Entries taken from a collection:
::::

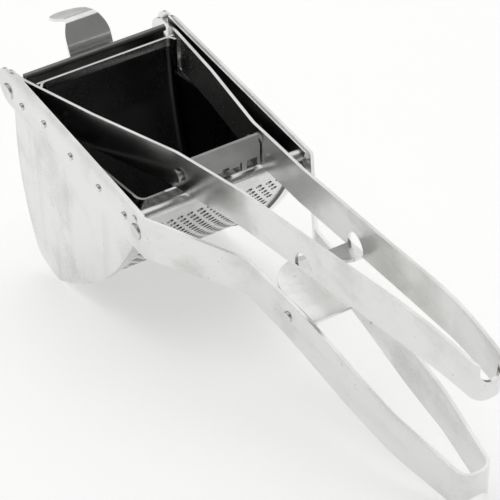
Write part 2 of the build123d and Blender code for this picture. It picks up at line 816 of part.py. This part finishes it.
tilt_low = 5.0
tilt_high = 30.0
for _ in range(24):
    tilt = (tilt_low + tilt_high) / 2
    if lowest(handle_strap.part, tilt) > lowest(side_plate_left.part, tilt):
        tilt_low = tilt
    else:
        tilt_high = tilt

tilted = Location((0, 0, 0), (0, tilt, 0))
whole = Compound(children=[piece.part.moved(tilted) for piece in pieces.values()]).bounding_box()
resting = Location((-whole.center().X, 0, -whole.min.Z)) * tilted

for name, piece in pieces.items():
    piece.part = piece.part.moved(resting)
side_plate_left.part.label = "side_plate_left"
export_step(side_plate_left.part, "parts/side_plate_left.step")
side_plate_right.part.label = "side_plate_right"
export_step(side_plate_right.part, "parts/side_plate_right.step")
perforated_wall.part.label = "perforated_wall"
export_step(perforated_wall.part, "parts/perforated_wall.step", write_pcurves=False)
handle_strap.part.label = "handle_strap"
export_step(handle_strap.part, "parts/handle_strap.step")
front_rim_wire.part.label = "front_rim_wire"
export_step(front_rim_wire.part, "parts/front_rim_wire.step")
rear_rim_rod.part.label = "rear_rim_rod"
export_step(rear_rim_rod.part, "parts/rear_rim_rod.step")
pot_hook.part.label = "pot_hook"
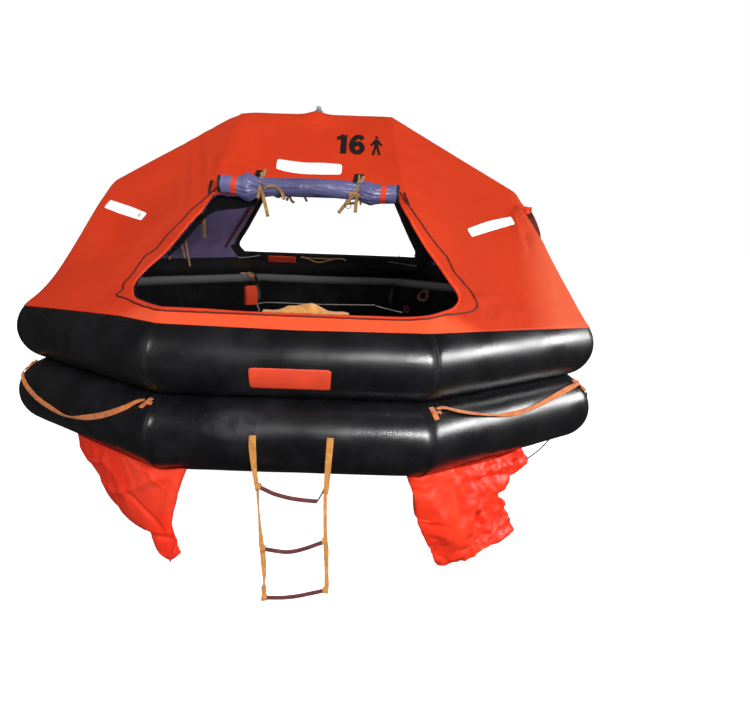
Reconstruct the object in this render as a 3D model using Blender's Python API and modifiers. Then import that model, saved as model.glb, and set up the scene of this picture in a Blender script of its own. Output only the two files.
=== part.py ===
# Inflatable life raft for sixteen people: two octagonal tubes, an arch, a canopy with two doors.
# X points right, Y points from the front door to the rear door, Z points up.
# The origin is in the middle of the raft, on the waterline between the two tubes.
import math

import bmesh
import bpy
from mathutils import Vector

# Driving dimensions, in metres
GAP = 0.0003                 # gap between touching solids
WIDTH = 3.50                 # across the flats of the octagon, outside
TUBE_R = 0.205               # radius of each buoyancy tube
SPACING = 0.395              # between the centres of the two tubes, which are flattened where they meet
SIDES = 8
TUBE_HALF = WIDTH / 2 - TUBE_R
UPPER_Z = SPACING / 2
LOWER_Z = -SPACING / 2
TUBE_ARC_STEPS = 30

ARCH_R = 0.090               # radius of the arch tube
ARCH_OVER = 0.100            # radius at which the canopy passes over it
RIDGE_Z = 1.5485             # top of the canopy
RIDGE_HALF = 0.511           # half the level top run of the arch
SHOULDER_X = 1.342
SHOULDER_Z = 1.0655
BOND_FRONT = 60.0            # where the canopy ends on the upper tube, degrees above its equator
BOND_SIDE = 35.0
SKIN = 0.004                 # canopy fabric
LINING = 0.003
LINING_INSET = 0.025         # lining below the outer skin
SAG_DIAGONAL = 0.045         # how far the fabric pulls in between tube and arch
SAG_FRONT = 0.012

DOOR_Z0 = 0.440              # door opening, bottom and top
DOOR_Z0_REAR = 0.570
DOOR_Z1 = 1.000
DOOR_HALF0 = 0.890
DOOR_HALF1 = 0.584
DOOR_CORNER = 0.045

ROLL_R = 0.080
ROLL_LENGTH = 1.04
ROLL_Z = 1.020               # where the roll rests on the canopy
TIE = 0.0025
TIE_X = 0.28
TIE_WIDTH = 0.035

FLOOR_TOP = LOWER_Z - 0.07
FLOOR_BOTTOM = LOWER_Z - 0.15

LADDER_X = 0.02
LADDER_HALF = (0.195, 0.170, 0.160, 0.148)
LADDER_TOP_Z = -0.200
RUNG_Z = (-0.450, -0.735, -1.005)
RUNG_R = 0.011
RUNG_SAG = 0.020
STRAP_WIDTH = 0.030
STRAP_T = 0.004
BAR_R = 0.004
LADDER_Y = -(WIDTH / 2 + GAP + 0.003 + BAR_R)

WEB = 0.003                  # thickness of webbing and patches
LIFELINE_WIDTH = 0.030
LIFT = 0.0013                # loops of webbing above the round tube, so that their flat pieces clear it
PATCH_LIFT = 0.0007          # the same for patches and for the righting strap

POCKET_TOP = (0.82, 0.28)     # length along the tube and depth
POCKET_BOTTOM_DEPTH = 0.14
POCKET_Z = (-0.375, -0.990)
# Each pocket: run, its centre in s, how far its soft bottom hangs to one side, and the bottom's length
POCKETS = ((4, 4.66, 0.36, 0.32), (6, 6.36, 0.13, 0.60), (0, 0.64, 0.20, 0.45), (2, 2.36, -0.20, 0.45))

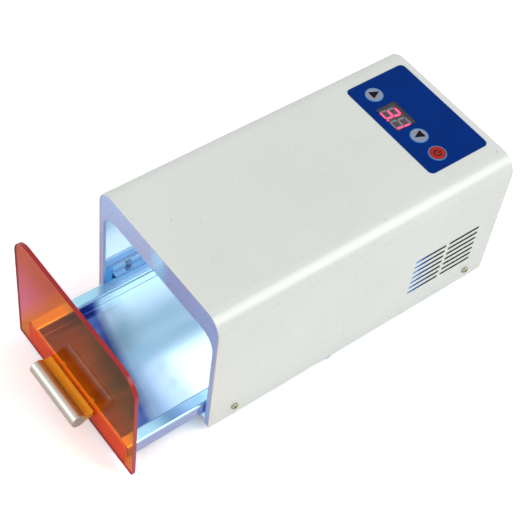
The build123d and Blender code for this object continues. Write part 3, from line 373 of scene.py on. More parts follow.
class Shading:
    """The node tree of a material or a world."""

    def __init__(self, owner):
        owner.use_nodes = True
        self.tree = owner.node_tree
        self.tree.nodes.clear()

    def add(self, kind, **values):
        """A node with its properties set."""
        node = self.tree.nodes.new(kind)
        for key, value in values.items():
            setattr(node, key, value)
        return node

    def join(self, source, target):
        """A link between two sockets, or a plain number, vector or colour on the second."""
        if isinstance(source, float):
            target.default_value = source
        elif isinstance(source, tuple):
            target.default_value = (*source, 1.0)[: len(target.default_value)]
        else:
            self.tree.links.new(source, target)

    def math(self, operation, *terms):
        """A sum on sockets and plain numbers."""
        node = self.add("ShaderNodeMath", operation=operation)
        for term, socket in zip(terms, node.inputs):
            self.join(term, socket)
        return node.outputs["Value"]

    def seen_directly(self):
        """One for rays that show the background: from the camera, in a gloss or through something clear."""
        path = self.add("ShaderNodeLightPath").outputs
        seen = self.math("MAXIMUM", path["Is Camera Ray"], path["Is Glossy Ray"])
        return self.math("MAXIMUM", seen, path["Is Transmission Ray"])


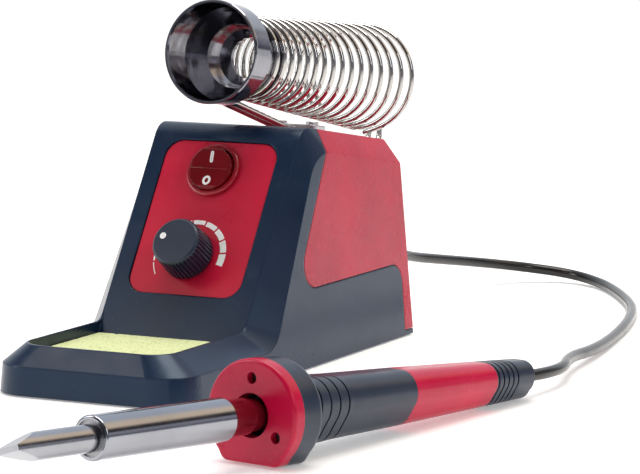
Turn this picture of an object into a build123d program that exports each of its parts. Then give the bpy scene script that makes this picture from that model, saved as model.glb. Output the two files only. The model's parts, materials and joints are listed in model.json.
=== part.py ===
from build123d import *
import os
from math import cos, pi, radians, sin, sqrt, tan

# A soldering iron station: a housing with a sponge tray, a control panel and a
# wire holder, and a soldering iron that lies beside it on its own cord.
# Millimetres. Y is counted from the front wall to the rear and Z from the table,
# and every part is moved at the end so that the origin is the centre of the underside.

os.makedirs("parts", exist_ok=True)

# Housing
LENGTH = 192.0
HALF_WIDTH = 41.0             # at the table
SIDE_LEAN = 0.072             # the side walls lean in by this much per mm of height
REAR_LEAN = 0.035             # and the rear wall by this much
FOOT_GAP = 0.6                # from the table to the housing's lower edge
WALL = 2.2
SEAM = 0.35                   # gap between the base and the red cover

# Sponge tray
TRAY_SPLIT = 30.0             # behind this the tray's sides are straight
TRAY_EDGE = 11.1              # height where the outer wall meets the bevel
TRAY_RIM = 18.5               # height of the inner rim
RIM_HALF_WIDTH = 31.0
RIM_FRONT = 5.8
EDGE_FRONT = 0.8
TRAY_RADIUS = 15.1
RIM_RADIUS = 10.2
RIM_LAND = 0.8
WELL_FLOOR = 5.0
SPONGE_TOP = 14.6
SPONGE_GAP = 0.4

# Front frame and roof
PANEL_FOOT_Y = 73.0
PANEL_FOOT_Z = 29.5
PANEL_LEAN = 32.8             # degrees from upright
PANEL_LENGTH = 64.7
PANEL_HALF_WIDTH = 24.0
PANEL_RADIUS = 7.0
PANEL_THICK = 2.0
PANEL_SUNK = 0.5
PANEL_GAP = 0.3
ROOF_Y = 124.8                # where the cover begins
ROOF_Z = 88.7                 # height of the roof there
ROOF_FALL = 0.158             # the roof falls by this much per mm towards the rear
SHOULDER_DROP = 8.5           # from the roof to the lower edge of its side bevel
FRAME_SETBACK = 10.3          # level distance from the panel's plane to the bevel's outer edge
REAR_TOP_Y = 184.7
REAR_KNEE_Z = 70.0
ROOF_ROLL = 9.5
SHOULDER_ROLL = 18.0
RIM_SWEEP = 6.0
EDGE_SWEEP = 14.0

# Red cover, seen from the side
COVER_LOW = 29.8
COVER_TAIL_Y = 184.5
COVER_TAIL_Z = 2.5
COVER_NOSE_Y = 92.8

# Control panel
CONTROLS_X = -1.2             # the knob and the switch sit a little left of the middle
KNOB_UP = 16.2                # up the panel from its lower edge
KNOB_HEIGHT = 12.6
KNOB_FACE_R = 9.2
KNOB_SKIRT_R = 10.2
KNOB_RIDGES = 40
SHAFT_R = 3.0
SHAFT_CLEARANCE = 0.05
SWITCH_UP = 52.2
BEZEL_R = 10.9
SWITCH_R = 10.5
SWITCH_BORE_R = 9.3
ROCKER_R = 8.75
ROCKER_TILT = 5.5             # degrees each side of level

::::

Print, unaltered, every line from the beginning of the material down to the line with "resting = Location((-whole.center().X, 0, -whole.min.Z))".

• [WRITTEN SOLUTION]
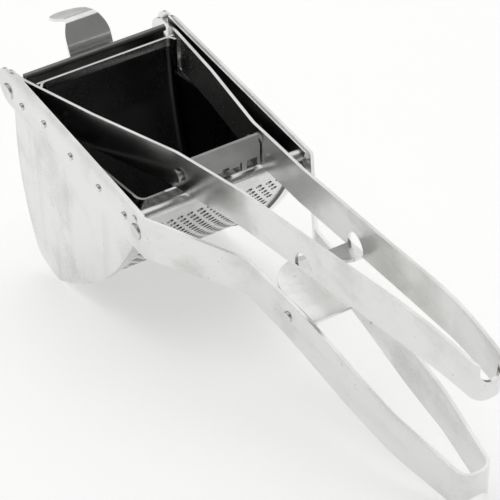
Write part 2 of the build123d and Blender code for this picture. It picks up at line 816 of part.py. This part finishes it.
tilt_low = 5.0
tilt_high = 30.0
for _ in range(24):
    tilt = (tilt_low + tilt_high) / 2
    if lowest(handle_strap.part, tilt) > lowest(side_plate_left.part, tilt):
        tilt_low = tilt
    else:
        tilt_high = tilt

tilted = Location((0, 0, 0), (0, tilt, 0))
whole = Compound(children=[piece.part.moved(tilted) for piece in pieces.values()]).bounding_box()
resting = Location((-whole.center().X, 0, -whole.min.Z)) * tilted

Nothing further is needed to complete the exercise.